La Tierra Apacible: diez años de UNED en la región
Con la comarca a punto de recibir las invasiones bárbaras, discurre la estancia tranquila de los cursos de verano de la UNED. Once años, diez ediciones, prueban el acierto del modelo “viaje más conocimiento”, tan antiguo, tan ensayado, porque el turismo de masas es otra cosa.
Medio centenar de personas, más o menos, recorren durante unos días los caminos que señala la Geografía entendida como ciencia. Una propuesta así es un éxito en si misma y un referente en el debate sobre el turismo de calidad.
En el turismo, como en la televisión, la cocina o los muebles, hay ritmos, hay preferencias, hay estilos. Pero en todos esos campos la urgencia está reñida con la calidad. Una región no se puede cocinar en segundos sobre placas de inducción, ni se puede pasar a la velocidad de la luz sobre los estratos, los pliegues de la tierra, el modelado glaciar. No se puede pisar un suelo hollado por dinosaurios sin percatarse. Hacerlo así no es turismo, es brutalidad.

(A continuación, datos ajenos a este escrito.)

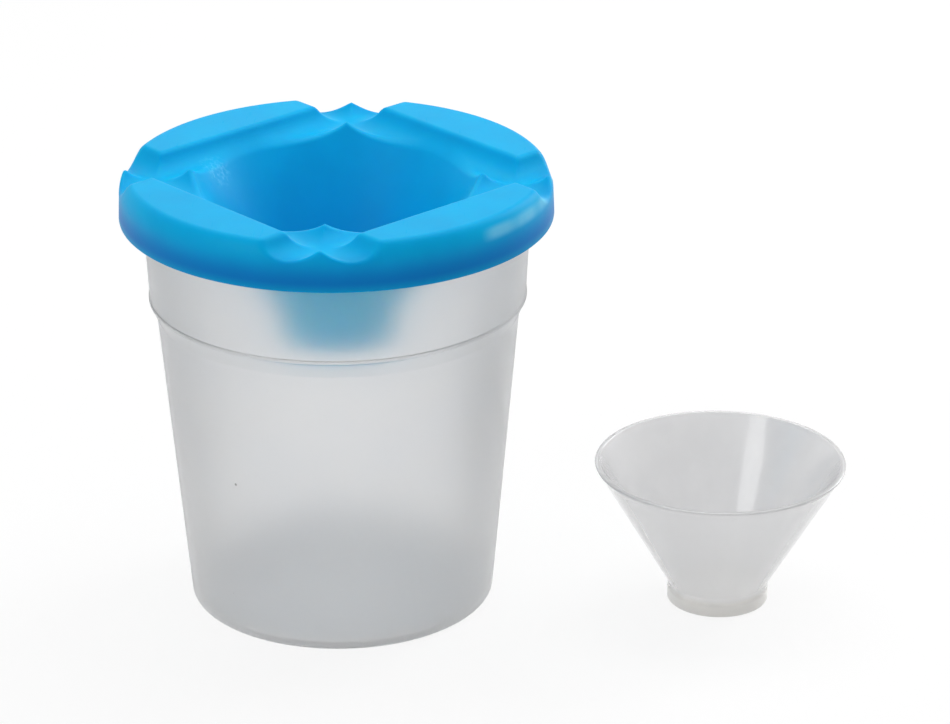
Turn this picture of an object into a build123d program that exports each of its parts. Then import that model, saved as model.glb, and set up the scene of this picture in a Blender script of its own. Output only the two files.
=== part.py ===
from build123d import *
import math
import os

# Paint cup with a brush-rest lid and a loose cone stopper, in millimetres, +Z up.
# The origin is the centre of the cup's underside, and +X points to the stopper.

# Cup: a tapered beaker with a shoulder, a wider upper band and an outward lip.
cup_height = 89.7
base_radius = 32.0
base_edge_radius = 1.2
cup_wall = 1.0
cup_floor_thickness = 1.3
cup_floor_corner_radius = 2.0
body_taper_share = 0.089
shoulder_height = 64.0
shoulder_rise = 3.7
shoulder_step = 1.35
shoulder_radius = 1.3
shoulder_ring_height = 0.7
shoulder_ring_reach = 0.2
band_taper_share = 0.055
lip_height = 1.8
lip_reach = 2.1
lip_edge_radius = 0.45

# Stopper: a cone bowl on a hollow foot that plugs the neck of the funnel.
stopper_half_angle = 30.0
stopper_height = 31.5
stopper_wall = 1.0
stopper_foot_radius = 10.65
stopper_foot_height = 4.3
stopper_floor_thickness = 1.6
stopper_floor_corner_radius = 0.8
stopper_bead_height = 1.1
stopper_bead_reach = 0.2
stopper_edge_radius = 0.3
stopper_x = 80.1
stopper_y = -3.1

# Lid: a skirted disc with four crossing brush grooves round a funnel.
lid_wall = 1.3
skirt_height = 9.9
skirt_flare = 0.2
skirt_edge_radius = 0.4
top_edge_reach = 2.5
top_edge_drop = 5.0
ceiling_corner_radius = 1.3
groove_width_share = 0.2208
groove_depth = 3.6
groove_rim_margin = 0.8
groove_edge_radius = 0.7
groove_count = 4
funnel_mouth_margin = 0.25
funnel_mouth_edge_radius = 0.2
funnel_half_angle = 32.0
funnel_wall = 1.2
neck_height = 5.2
neck_edge_radius = 0.35
plug_depth = 3.4
plug_wall = 1.1
plug_edge_radius = 0.4
bead_height = 1.8
bead_reach = 0.8
bead_crest_share = 0.4

# Clearances between the pieces, how far a cut runs past the face it opens, and the
# largest difference between two radii that count as the same.
seat_clearance = 0.3
plug_clearance = 0.3
lip_clearance = 0.4
foot_clearance = 0.25
overrun = 5.0
match_tolerance = 0.001

# Sizes that follow from the ones above.
stopper_slope = math.tan(math.radians(stopper_half_angle))
stopper_skew = 1 / math.cos(math.radians(stopper_half_angle))
funnel_slope = math.tan(math.radians(funnel_half_angle))
funnel_skew = 1 / math.cos(math.radians(funnel_half_angle))
shoulder_top = shoulder_height + shoulder_rise
body_top_radius = base_radius + body_taper_share * shoulder_height
band_low_radius = body_top_radius + shoulder_step
band_top_radius = band_low_radius + band_taper_share * (cup_height - shoulder_top)
lip_radius = band_top_radius + lip_reach
skirt_inner_radius = lip_radius + lip_clearance + bead_reach
lid_radius = skirt_inner_radius + lid_wall
groove_width = groove_width_share * lid_radius
groove_offset = (lid_radius - groove_rim_margin) / math.sqrt(2) - groove_width / 2
groove_corner_radius = math.sqrt(2) * (groove_offset - groove_width / 2)
funnel_mouth_radius = groove_corner_radius + funnel_mouth_margin
lid_top = cup_height + seat_clearance + lid_wall + groove_depth
skirt_bottom = lid_top - skirt_height
groove_radius = ((groove_width / 2)**2 + groove_depth**2) / (2 * groove_depth)
groove_axis_height = lid_top - groove_depth + groove_radius
neck_radius = stopper_foot_radius + foot_clearance
neck_top = lid_top - (funnel_mouth_radius - neck_radius) / funnel_slope
neck_bottom = neck_top - neck_height
cup_mouth_radius = band_top_radius - cup_wall - band_taper_share * plug_depth
plug_radius = cup_mouth_radius - plug_clearance


def turned(points, roundings=()):
    """A solid of revolution about Z from (radius, height) points, with some corners rounded."""
    section = make_face(Polyline(*points, close=True))
    for corner, radius in roundings:
        section = fillet(section.vertices().sort_by_distance(corner)[0], radius)
    return revolve(Plane.XZ * section, Axis.Z)


def make_cup():
    """The beaker: outer form less inner space, each a revolved profile."""
    foot = (base_radius, 0)
    shoulder_low = (body_top_radius, shoulder_height)
    shoulder_high = (band_low_radius, shoulder_top)
    lip_low = (lip_radius, cup_height - lip_height)
    lip_high = (lip_radius, cup_height)
    outer = turned(
        [
            (0, 0),
            foot,
            shoulder_low,
            shoulder_high,
            (band_top_radius, cup_height - lip_height),
            lip_low,
            lip_high,
            (0, cup_height),
        ],
        [
            (foot, base_edge_radius),
            (shoulder_low, shoulder_radius),
            (shoulder_high, shoulder_radius),
            (lip_low, lip_edge_radius),
            (lip_high, lip_edge_radius),
        ],
    )
    floor_radius = base_radius + body_taper_share * cup_floor_thickness - cup_wall
    floor_corner = (floor_radius, cup_floor_thickness)
    inner_low = (body_top_radius - cup_wall, shoulder_height)
    inner_high = (band_low_radius - cup_wall, shoulder_top)
    inner = turned(
        [
            (0, cup_floor_thickness),
            floor_corner,
            inner_low,
            inner_high,
            (band_top_radius - cup_wall, cup_height),
            (band_top_radius - cup_wall, cup_height + overrun),
            (0, cup_height + overrun),
        ],
        [
            (floor_corner, cup_floor_corner_radius),
            (inner_low, shoulder_radius),
            (inner_high, shoulder_radius),
        ],
    )
    ring_low = shoulder_top - shoulder_ring_height / 2
    ring_high = shoulder_top + shoulder_ring_height / 2
    ring_radius = band_low_radius + shoulder_ring_reach
    ring_root = band_low_radius - cup_wall / 2
    ring = turned(
        [
            (ring_root, ring_low),
            (ring_radius, ring_low),
            (ring_radius, ring_high),
            (ring_root, ring_high),
        ],
        [
            ((ring_radius, ring_low), shoulder_ring_reach),
            ((ring_radius, ring_high), shoulder_ring_reach),
        ],
    )
    return outer - inner + ring


def groove_bars(radius):
    """Straight round bars along the grooves, one for each side of the square they form."""
    length = 2 * (lid_radius + overrun)
    bar = Pos(0, groove_offset, groove_axis_height) * Rot(0, 90, 0) * Cylinder(radius, length)
    turn = 360 / groove_count
    return [Rot(0, 0, turn / 2 + turn * place) * bar for place in range(groove_count)]


def funnel_form(wall, low, high):
    """The funnel's cone and neck as a solid form, grown outwards by a wall."""
    neck = neck_radius + wall
    bend = neck_top - (wall * funnel_skew - wall) / funnel_slope
    mouth = neck + (high - bend) * funnel_slope
    return turned([(0, low), (neck, low), (neck, bend), (mouth, high), (0, high)])


def inner_space():
    """The hollow under the lid's top, which narrows at the snap bead inside the skirt."""
    ceiling = lid_top - lid_wall
    bead_top = cup_height - lip_height - lip_clearance
    bead_bottom = bead_top - bead_height
    crest = skirt_inner_radius - bead_reach
    crest_half = bead_height * bead_crest_share / 2
    bead_middle = (bead_top + bead_bottom) / 2
    corner = (skirt_inner_radius, ceiling)
    return turned(
        [
            (0, skirt_bottom - overrun),
            (skirt_inner_radius, skirt_bottom - overrun),
            (skirt_inner_radius, bead_bottom),
            (crest, bead_middle - crest_half),
            (crest, bead_middle + crest_half),
            (skirt_inner_radius, bead_top),
            corner,
            (0, ceiling),
        ],
        [(corner, ceiling_corner_radius)],
    )


def make_lid():
    """The lid, one skin of even thickness that follows the grooves and the funnel."""
    hem = (lid_radius, skirt_bottom)
    shoulder = (lid_radius - skirt_flare, lid_top - top_edge_drop)
    crown = (shoulder[0] - top_edge_reach, lid_top)
    outline = Polyline(crown, (0, lid_top), (0, skirt_bottom), hem, shoulder)
    rim = EllipticalCenterArc((crown[0], shoulder[1]), top_edge_reach, top_edge_drop)
    section = make_face([*outline.edges(), rim])
    section = fillet(section.vertices().sort_by_distance(hem)[0], skirt_edge_radius)
    blank = revolve(Plane.XZ * section, Axis.Z)
    funnel = funnel_form(funnel_wall, neck_bottom, lid_top)
    funnel = fillet(funnel.edges().group_by(Axis.Z)[0], neck_edge_radius)
    hollow = inner_space()
    for bar in groove_bars(groove_radius + lid_wall):
        hollow -= bar
    hollow -= funnel
    plug_low = cup_height - plug_depth
    plug = turned(
        [
            (plug_radius - plug_wall, plug_low),
            (plug_radius, plug_low),
            (plug_radius, lid_top - lid_wall / 2),
            (plug_radius - plug_wall, lid_top - lid_wall / 2),
        ],
        [((plug_radius, plug_low), plug_edge_radius)],
    )
    lid = blank - hollow + plug + funnel
    for bar in groove_bars(groove_radius):
        lid -= bar
    lid -= funnel_form(0, neck_bottom - overrun, lid_top + overrun)
    return soften_grooves(lid.solid())


def barrel_radius(face):
    """The radius of a round face: how far a point of it lies from its axis."""
    axis = face.axis_of_rotation
    return (face.position_at(0.5, 0.5) - axis.position).cross(axis.direction).length


def groove_borders(lid):
    """The edges round the groove faces, as two lists: those on the funnel's cone and the others."""
    channels = [
        face
        for face in lid.faces().filter_by(GeomType.CYLINDER)
        if abs(barrel_radius(face) - groove_radius) < match_tolerance
    ]
    edges = [edge for channel in channels for edge in channel.edges()]
    borders = [edge for edge in edges if sum(edge.is_same(other) for other in edges) == 1]
    cone_edges = [edge for cone in lid.faces().filter_by(GeomType.CONE) for edge in cone.edges()]
    mouth = [edge for edge in borders if any(edge.is_same(other) for other in cone_edges)]
    outer = [edge for edge in borders if not any(edge.is_same(other) for other in mouth)]
    return mouth, outer


def soften_grooves(lid):
    """Round the grooves' edges to the top, the rim and the funnel, but not the ridges between them."""
    lid = fillet(groove_borders(lid)[1], groove_edge_radius)
    return fillet(groove_borders(lid)[0], funnel_mouth_edge_radius)


def make_stopper():
    """The cone stopper, standing on its foot beside the cup."""
    cone_height = stopper_height - stopper_foot_height
    rim_radius = stopper_foot_radius + cone_height * stopper_slope
    bead_radius = rim_radius + stopper_bead_reach
    bead_low = stopper_height - stopper_bead_height
    bead_root = rim_radius - stopper_bead_height * stopper_slope
    rim_outer = (bead_radius, stopper_height)
    foot_outer = (stopper_foot_radius, 0)
    outer = turned(
        [
            (0, 0),
            foot_outer,
            (stopper_foot_radius, stopper_foot_height),
            (bead_root, bead_low),
            (bead_root + stopper_bead_reach, bead_low),
            rim_outer,
            (0, stopper_height),
        ],
        [(foot_outer, stopper_edge_radius), (rim_outer, stopper_edge_radius)],
    )
    well_radius = stopper_foot_radius - stopper_wall
    well_top = stopper_foot_height + stopper_wall * (stopper_skew - 1) / stopper_slope
    floor_corner = (well_radius, stopper_floor_thickness)
    bowl_height = stopper_height + overrun - well_top
    bowl = turned(
        [
            (0, stopper_floor_thickness),
            floor_corner,
            (well_radius, well_top),
            (well_radius + bowl_height * stopper_slope, well_top + bowl_height),
            (0, well_top + bowl_height),
        ],
        [(floor_corner, stopper_floor_corner_radius)],
    )
    return Pos(stopper_x, stopper_y, 0) * (outer - bowl)


parts = {"cup": make_cup(), "lid": make_lid(), "stopper": make_stopper()}
os.makedirs("parts", exist_ok=True)
for name, part in parts.items():
    export_step(part, f"parts/{name}.step")
    print(name, "solids", len(part.solids()), "volume", round(part.volume))
print("cup mouth radius", round(cup_mouth_radius, 2), "lid radius", round(lid_radius, 2))
print("lid top", round(lid_top, 2), "neck from", round(neck_bottom, 2), "to", round(neck_top, 2))
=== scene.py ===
# %% [markdown]
# # A paint cup with a blue lid and a cone stopper
# The real object is three mouldings of polypropylene. A milky cup holds the rinsing water. A blue lid
# pushes over its lip, with a funnel in the middle and four grooves that hold brushes laid across it.
# A clear cone stopper plugs the funnel, and here it stands beside the cup.
# The packed CAD model is loaded first, so that every piece made below has a place and a size to keep to.
# It could also be drawn again from nothing, but then the two would slowly drift apart.

# %% Load the CAD frame
import math

import bmesh
import bpy
import numpy as np
from mathutils import Matrix, Vector


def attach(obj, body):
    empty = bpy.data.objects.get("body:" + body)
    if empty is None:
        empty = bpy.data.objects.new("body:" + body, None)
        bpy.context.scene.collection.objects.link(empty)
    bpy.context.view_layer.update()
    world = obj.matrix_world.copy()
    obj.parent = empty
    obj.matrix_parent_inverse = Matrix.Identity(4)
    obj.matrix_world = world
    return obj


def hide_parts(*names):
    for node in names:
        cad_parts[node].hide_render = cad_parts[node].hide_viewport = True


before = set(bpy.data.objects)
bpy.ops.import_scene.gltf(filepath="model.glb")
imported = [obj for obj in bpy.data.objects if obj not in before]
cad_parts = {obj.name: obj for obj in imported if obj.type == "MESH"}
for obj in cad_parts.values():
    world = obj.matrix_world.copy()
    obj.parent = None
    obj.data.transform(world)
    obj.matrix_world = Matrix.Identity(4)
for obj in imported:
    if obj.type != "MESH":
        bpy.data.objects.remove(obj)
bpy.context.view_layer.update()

# %% [markdown]
# ## Millimetres
# Blender works in metres, but a moulder thinks in millimetres, so the sizes of the pieces are kept in
# millimetres, the same as in the CAD model. The scene's unit scale could be changed instead, but the CAD
# model, the lamps and the camera are in metres, so a size is turned into metres only where it is used.

# %% One millimetre in metres
MM = 0.001
print("1 mm is", MM, "m")

# %% [markdown]
# ## Rounded sections
# All three mouldings are mostly round, so each starts as a half section: corners that have a radius, a height
# and a rounding. Moulded plastic has no sharp corner, because a sharp corner in the steel is hard to cut and
# the plastic would crack there. A Bevel modifier on the finished mesh could round the corners, but an arc in
# the section gives even rows of faces round the piece.

# %% Rounding one corner
most_of_a_side = 0.49


def arc_at(before, corner, after, radius, steps):
    """Points of an arc that rounds one corner and takes less than half of the sides beside it."""
    corner, before, after = (np.array(point, float) for point in (corner, before, after))
    to_before, to_after = before - corner, after - corner
    room = most_of_a_side * min(np.linalg.norm(to_before), np.linalg.norm(to_after))
    to_before /= np.linalg.norm(to_before)
    to_after /= np.linalg.norm(to_after)
    half = math.acos(np.clip(to_before @ to_after, -1, 1)) / 2
    cut = min(radius / math.tan(half), room)
    radius = cut * math.tan(half)
    middle = (to_before + to_after) / np.linalg.norm(to_before + to_after)
    centre = corner + middle * radius / math.sin(half)
    start, end = corner + to_before * cut - centre, corner + to_after * cut - centre
    sweep = math.pi - 2 * half
    share = np.linspace(0, 1, steps + 1)[:, None]
    arc = (np.sin((1 - share) * sweep) * start + np.sin(share * sweep) * end) / math.sin(sweep)
    return [tuple(centre + point) for point in arc]


print("an arc of", len(arc_at((0, 0), (10, 0), (10, 10), 1, 5)), "points")

# %% [markdown]
# ## Whole sections
# A long straight run also needs points along it, because long thin faces shade badly and a lid that is to be
# pressed into grooves needs vertices to press. Loop cuts would add them to the finished mesh, but here the
# longest run is one number of the section.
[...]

En la recóndita playa de La Griega, pude escuchar de Luna Adrados la insólita explicación sobre la formación de una huella jurásica: una cadena de casualidades, todas ellas instantáneas, y millones de años de complicidad geológica posterior. Sus palabras eran claras, la huella… ostentosa, el mar y las rocas tan bellos como indiferentes a la interpretación. A través de los viaductos cercanos de la E-70, y con la misma indiferencia, miles de primates al volante recorrían el Cantábrico del Bidasoa a Finisterre. Sólo el detenerse a percibir, o conocimiento, combate la migración sin rumbo que aqueja como verdadero mal al turismo, un enfermo más del consumo de masas. Porque bajar el Sella en piragua produce un placer similar al de pescar a mosca seca en el río. Pero hacerlo un día cualquiera de agosto comienza a ser una conducta que sólo se justifica en la aglomeración. Y no podemos ser un género que se orienta por las colas.

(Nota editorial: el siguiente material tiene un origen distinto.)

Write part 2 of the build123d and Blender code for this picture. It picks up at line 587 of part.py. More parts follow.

En tres días de UNED, por ejemplo, más de cuarenta personas hilaron tranquilamente El Fitu con El Bustacu, a pie de Pienzu. El paseo es panorámico en su sentido literal: permite ver hacia todas partes. En la base del picu, el verde cultivado a diente por vacas y caballos. Al sur, toda la historia compartida por FEVE, el río Piloña y Les Arriondes. Al norte, el poblamiento intercalar de caserías y pueblos asturianos. Lastres al fondo, apretado colectivo que respira sobre el mar y vende a tierra lo que consigue, aunque ahora, una televisión destrozona amenace su nombre con una serie y un doctor. Y entre su litoral y la Parea Pierzu, todas Las Asturias que pintó Piñole, cuando había tiempo para percibir el paisaje sin consumirlo.
Parecido paisaje -que nunca igual- al de Cuera, El Mazucu y Los Resquilones, verdaderos puntos de vista para contemplar cuánta tierra se libró del urbanismo salvaje, a raya en la comarca desde que la sociedad civil puso coto a los desmanes. De ahí, la importancia universal de pisar la tierra con cuidado y conocimiento. Como ocurrió esta vez al pie del aguacate y museo, en Porrúa, donde un alumnado incondicional se puso a la vista y oído de las cosas que valen.
Sólo así, pero de golpe, se alcanza a entender el arenal de Santa Marina, La Guía y la bocana de un puerto (Ribadesella). Sólo desvíandose del carril se puede asomar uno al abismo geológico de La Cuevona, al arco de Caldueñín o a las sierras planas del Valle Oscuru y La Borbolla, Sólo así se puede disfrutar la tierra apacible o el verano, que viene aquí de la mano de la Universidad.